* _DATA PROVIDED_:
● ● ● ● ● ● ●

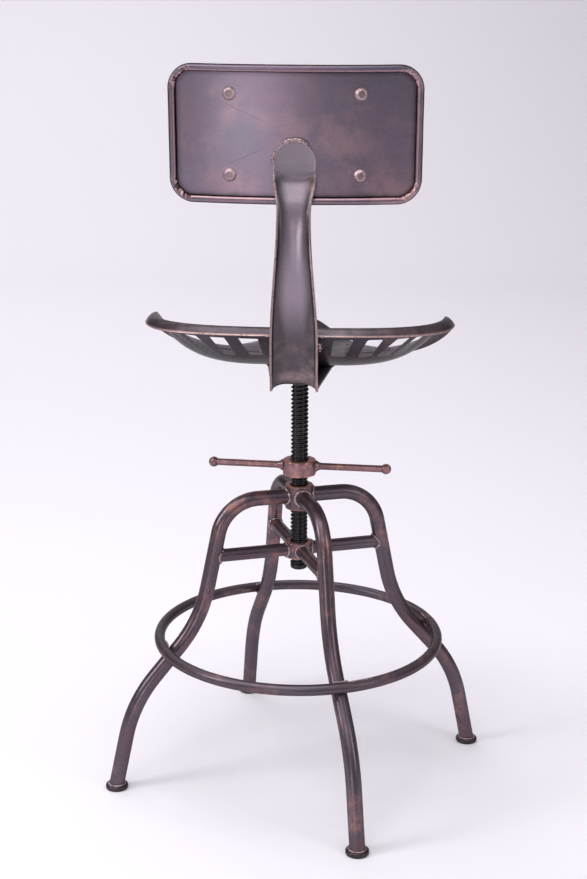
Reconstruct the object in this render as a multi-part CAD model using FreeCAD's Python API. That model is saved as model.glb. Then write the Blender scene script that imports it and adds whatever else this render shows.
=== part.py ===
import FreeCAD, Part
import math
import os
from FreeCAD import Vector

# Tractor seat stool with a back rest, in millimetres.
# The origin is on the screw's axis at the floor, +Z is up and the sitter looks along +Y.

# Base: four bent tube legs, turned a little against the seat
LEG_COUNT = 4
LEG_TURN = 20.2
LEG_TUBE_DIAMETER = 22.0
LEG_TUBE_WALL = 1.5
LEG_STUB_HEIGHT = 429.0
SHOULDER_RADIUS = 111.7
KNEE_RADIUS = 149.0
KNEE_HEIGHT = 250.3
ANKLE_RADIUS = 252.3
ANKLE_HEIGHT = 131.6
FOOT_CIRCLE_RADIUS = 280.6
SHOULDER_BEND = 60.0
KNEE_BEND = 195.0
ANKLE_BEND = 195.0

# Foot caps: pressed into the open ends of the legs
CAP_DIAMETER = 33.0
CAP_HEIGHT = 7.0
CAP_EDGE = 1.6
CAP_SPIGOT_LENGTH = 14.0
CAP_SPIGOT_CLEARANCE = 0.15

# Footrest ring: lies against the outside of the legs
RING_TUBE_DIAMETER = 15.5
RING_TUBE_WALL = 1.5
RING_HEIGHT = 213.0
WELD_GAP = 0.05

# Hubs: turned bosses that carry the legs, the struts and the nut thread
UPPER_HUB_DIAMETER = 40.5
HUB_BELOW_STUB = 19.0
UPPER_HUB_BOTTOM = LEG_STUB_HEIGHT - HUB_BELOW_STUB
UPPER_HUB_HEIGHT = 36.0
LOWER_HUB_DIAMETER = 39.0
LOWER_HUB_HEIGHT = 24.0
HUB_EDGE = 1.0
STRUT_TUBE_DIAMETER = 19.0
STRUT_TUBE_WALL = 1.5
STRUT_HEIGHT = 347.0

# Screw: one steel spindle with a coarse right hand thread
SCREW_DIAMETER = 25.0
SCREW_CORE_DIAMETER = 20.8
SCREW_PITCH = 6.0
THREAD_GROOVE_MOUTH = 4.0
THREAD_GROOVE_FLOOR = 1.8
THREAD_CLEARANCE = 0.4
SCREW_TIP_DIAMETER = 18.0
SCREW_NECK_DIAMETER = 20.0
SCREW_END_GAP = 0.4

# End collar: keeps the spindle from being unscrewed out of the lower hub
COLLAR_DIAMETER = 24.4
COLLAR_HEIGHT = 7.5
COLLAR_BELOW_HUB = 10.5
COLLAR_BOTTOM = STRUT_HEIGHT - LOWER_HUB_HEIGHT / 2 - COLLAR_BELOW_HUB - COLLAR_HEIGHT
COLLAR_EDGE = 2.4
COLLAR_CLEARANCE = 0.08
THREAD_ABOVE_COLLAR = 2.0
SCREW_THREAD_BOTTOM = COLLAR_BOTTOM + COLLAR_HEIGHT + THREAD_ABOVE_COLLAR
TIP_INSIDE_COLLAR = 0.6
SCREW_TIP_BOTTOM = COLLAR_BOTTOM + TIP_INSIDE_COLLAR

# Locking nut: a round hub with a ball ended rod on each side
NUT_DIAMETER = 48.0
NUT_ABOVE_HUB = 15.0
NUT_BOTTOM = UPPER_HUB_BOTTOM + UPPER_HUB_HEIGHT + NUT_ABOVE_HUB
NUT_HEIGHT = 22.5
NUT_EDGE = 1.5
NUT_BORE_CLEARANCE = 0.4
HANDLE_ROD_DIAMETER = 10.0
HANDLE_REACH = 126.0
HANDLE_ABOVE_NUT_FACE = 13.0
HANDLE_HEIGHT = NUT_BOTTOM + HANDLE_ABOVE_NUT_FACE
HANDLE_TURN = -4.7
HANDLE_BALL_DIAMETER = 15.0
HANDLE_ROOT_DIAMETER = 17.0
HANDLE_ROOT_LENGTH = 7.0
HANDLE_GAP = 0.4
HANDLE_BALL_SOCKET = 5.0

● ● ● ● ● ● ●

* _PROMPT_: Quote the listing word for word from its first line through the line in which "ANKLE_BEND = 195.0" appears.

* _CORRECT RESPONSE_:
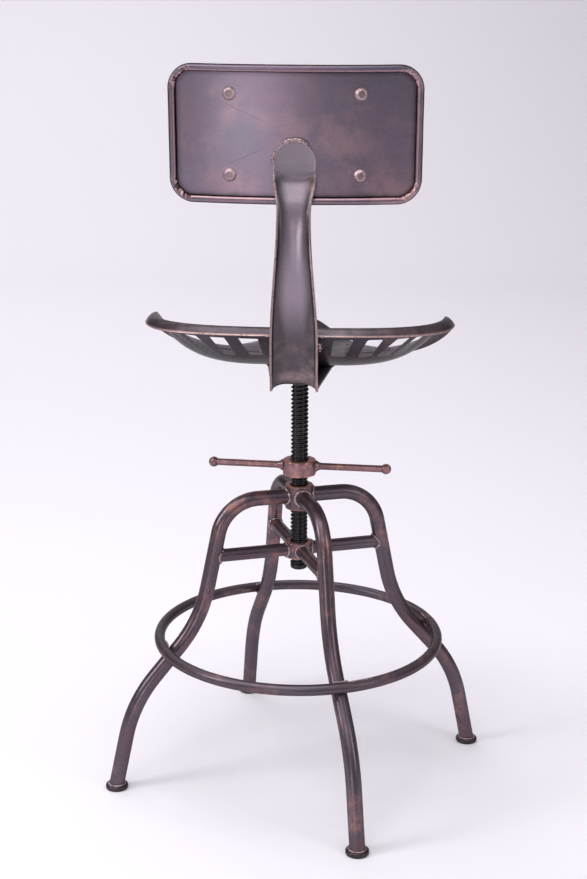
Reconstruct the object in this render as a multi-part CAD model using FreeCAD's Python API. That model is saved as model.glb. Then write the Blender scene script that imports it and adds whatever else this render shows.
=== part.py ===
import FreeCAD, Part
import math
import os
from FreeCAD import Vector

# Tractor seat stool with a back rest, in millimetres.
# The origin is on the screw's axis at the floor, +Z is up and the sitter looks along +Y.

# Base: four bent tube legs, turned a little against the seat
LEG_COUNT = 4
LEG_TURN = 20.2
LEG_TUBE_DIAMETER = 22.0
LEG_TUBE_WALL = 1.5
LEG_STUB_HEIGHT = 429.0
SHOULDER_RADIUS = 111.7
KNEE_RADIUS = 149.0
KNEE_HEIGHT = 250.3
ANKLE_RADIUS = 252.3
ANKLE_HEIGHT = 131.6
FOOT_CIRCLE_RADIUS = 280.6
SHOULDER_BEND = 60.0
KNEE_BEND = 195.0
ANKLE_BEND = 195.0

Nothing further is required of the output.